The first step to determining continuous power drain for your batteries is to calculate the forces associated with sustaining speed at a given speed. You can break down the forces into these categories:

1. Wind resistance - majority of losses at high speed (highway). Wind drag force (in Newtons) is proportional to the square of the speed. Other factors are the vehicle coefficient of drag, the vehicle cross sectional area (frontal area in metres squared) and the air density (kg/m3). There's a good Wikipedia article on this.

2. Rolling resistance - most prevalent at lower speed. Rolling resistance force is proportional to the vehicle weight (in Newtons) and the tyre rolling resistance coefficient.

Multiply the two above by the speed in metres per second to determine the power required. This means the wind drag is proportional to the CUBE of the speed.

3. Battery internal resistance. This is commonly shown as the Peukert effect associated with lead acid batteries. Power lost from internal resistance is proportional to the current squared.

4. Controller losses. This is a bit tricky to calculate unless you designed the controller yourself. It's made up of switching losses and on-state losses. Switching losses aren't worth guessing. On state losses for MOSFETs are an ohmic loss similar to the battery internal resistance.

Lucky I saved you the trouble of working this stuff out - well, the mechanical stuff anyway. I put together a spreadsheet and posted it yesterday:

http://www.diyelectriccar.com/forums/showthread.php/open-source-vehicle-sizing-calculator-20803.html

The worksheet you want is Component Selection. Set your parameters there and then check the power and energy consumption curves. There's also worksheets showing drag and tyre data.

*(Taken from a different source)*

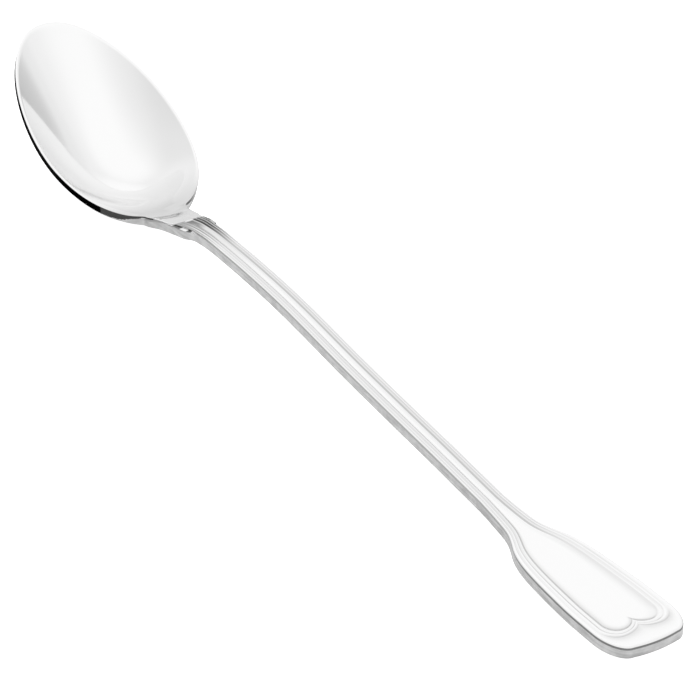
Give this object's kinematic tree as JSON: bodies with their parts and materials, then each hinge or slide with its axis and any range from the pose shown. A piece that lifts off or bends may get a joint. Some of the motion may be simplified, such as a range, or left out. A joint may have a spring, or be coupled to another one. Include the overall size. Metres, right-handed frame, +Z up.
{
  "type": "iced tea spoon",
  "caption": "Long-handled steel spoon with an oval bowl and a fiddle-shaped handle end edged by a raised double thread, for stirring tall glasses.",
  "frame": {"origin": "centre of the spoon's length and width, on the table that it lies on", "axes": "+X along the spoon from the bowl to the handle's end, +Y across it, +Z up, with the bowl open upwards"},
  "size_m": [0.1934, 0.028, 0.0224],
  "materials": {
    "polished_steel": "mirror polished stainless steel, with satin cut edges"
  },
  "bodies": {
    "root": {"bowl": "polished_steel", "neck": "polished_steel", "stem": "polished_steel", "handle_end": "polished_steel"}
  },
  "joints": []
}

Its not documented very well but I hope it helps. Ask for any explanations, etc.


----------



## jbrecher (Jul 26, 2007)

I've been driving an EV on the road for 8 years. Yes, I know about aerodynamics as I build and fly "experimental aircraft. Yes, I know about LRR tires. Peukert theories are great. Get out and get an EV and start driving and see if any of your theories work. 
My point is so many folks set at their desk and talk theory. Go out and try something!


----------



## samborambo (Aug 27, 2008)

jbrecher said:


> I've been driving an EV on the road for 8 years. Yes, I know about aerodynamics as I build and fly "experimental aircraft. Yes, I know about LRR tires. Peukert theories are great. Get out and get an EV and start driving and see if any of your theories work.
> My point is so many folks set at their desk and talk theory. Go out and try something!

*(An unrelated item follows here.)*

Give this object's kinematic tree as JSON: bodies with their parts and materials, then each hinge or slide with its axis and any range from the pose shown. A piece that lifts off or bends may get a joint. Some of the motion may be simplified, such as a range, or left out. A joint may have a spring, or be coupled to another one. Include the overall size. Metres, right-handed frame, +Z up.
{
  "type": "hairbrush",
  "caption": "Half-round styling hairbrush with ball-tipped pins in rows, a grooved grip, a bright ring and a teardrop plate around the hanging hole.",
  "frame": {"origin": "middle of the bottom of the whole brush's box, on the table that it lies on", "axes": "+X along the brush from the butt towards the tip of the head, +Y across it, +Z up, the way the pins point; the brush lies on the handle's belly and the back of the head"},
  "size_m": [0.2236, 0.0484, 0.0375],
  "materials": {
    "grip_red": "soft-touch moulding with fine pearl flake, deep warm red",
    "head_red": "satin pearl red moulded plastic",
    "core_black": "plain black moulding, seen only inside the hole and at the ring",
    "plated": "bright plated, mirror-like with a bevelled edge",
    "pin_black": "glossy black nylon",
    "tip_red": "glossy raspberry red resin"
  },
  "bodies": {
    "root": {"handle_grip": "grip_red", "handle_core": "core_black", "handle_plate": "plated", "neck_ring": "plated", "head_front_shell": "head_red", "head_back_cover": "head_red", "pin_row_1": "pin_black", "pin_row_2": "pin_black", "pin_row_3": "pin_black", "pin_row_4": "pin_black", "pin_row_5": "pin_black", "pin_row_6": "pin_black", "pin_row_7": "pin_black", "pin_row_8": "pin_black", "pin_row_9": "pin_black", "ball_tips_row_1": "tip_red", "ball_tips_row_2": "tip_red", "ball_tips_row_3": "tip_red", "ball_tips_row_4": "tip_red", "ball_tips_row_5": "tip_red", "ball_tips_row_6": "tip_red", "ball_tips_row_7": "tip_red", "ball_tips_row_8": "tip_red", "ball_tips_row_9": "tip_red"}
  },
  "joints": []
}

Real world data may not be as useful as you think. Unless you completely replicate a build with measured data you'll end up with different results and, more importantly, probably not know why you have a variation. Since performance results are dependent on most of the elements in an EV, changing one may have a great impact on overall performance.

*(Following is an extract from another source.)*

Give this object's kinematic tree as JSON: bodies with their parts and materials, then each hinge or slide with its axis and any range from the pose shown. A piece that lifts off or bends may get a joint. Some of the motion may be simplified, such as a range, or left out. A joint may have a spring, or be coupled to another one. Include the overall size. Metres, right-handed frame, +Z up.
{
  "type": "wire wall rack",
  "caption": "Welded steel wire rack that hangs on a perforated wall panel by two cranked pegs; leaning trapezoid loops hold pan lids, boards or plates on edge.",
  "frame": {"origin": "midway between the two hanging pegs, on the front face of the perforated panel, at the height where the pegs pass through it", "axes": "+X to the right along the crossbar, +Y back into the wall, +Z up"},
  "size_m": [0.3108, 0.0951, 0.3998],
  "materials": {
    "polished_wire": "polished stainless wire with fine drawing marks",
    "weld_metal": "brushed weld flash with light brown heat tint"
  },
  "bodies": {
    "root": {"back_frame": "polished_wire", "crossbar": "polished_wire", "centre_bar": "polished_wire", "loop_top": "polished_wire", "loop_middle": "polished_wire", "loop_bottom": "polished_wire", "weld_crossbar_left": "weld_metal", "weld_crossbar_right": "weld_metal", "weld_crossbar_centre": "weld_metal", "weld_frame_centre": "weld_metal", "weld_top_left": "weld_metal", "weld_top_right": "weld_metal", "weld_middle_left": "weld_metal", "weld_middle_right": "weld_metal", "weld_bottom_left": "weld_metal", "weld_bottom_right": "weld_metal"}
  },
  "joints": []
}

I think it is important to get the calculation process down packed and prove it with measured data. That way any modifications in copying a build can have anticipated performance results.

There's a few books on EV conversions but I've yet to see any open documentation, like a manual, on EV conversions. I see there's some formula pages here but I feel we need something a bit more comprehensive.


----------



## jbrecher (Jul 26, 2007)

I have members of my chapter of the EAA in North Texas who work the numbers and compute to data and tell all what we should do. When it boils down they look at the data we "doers" give them and make it so.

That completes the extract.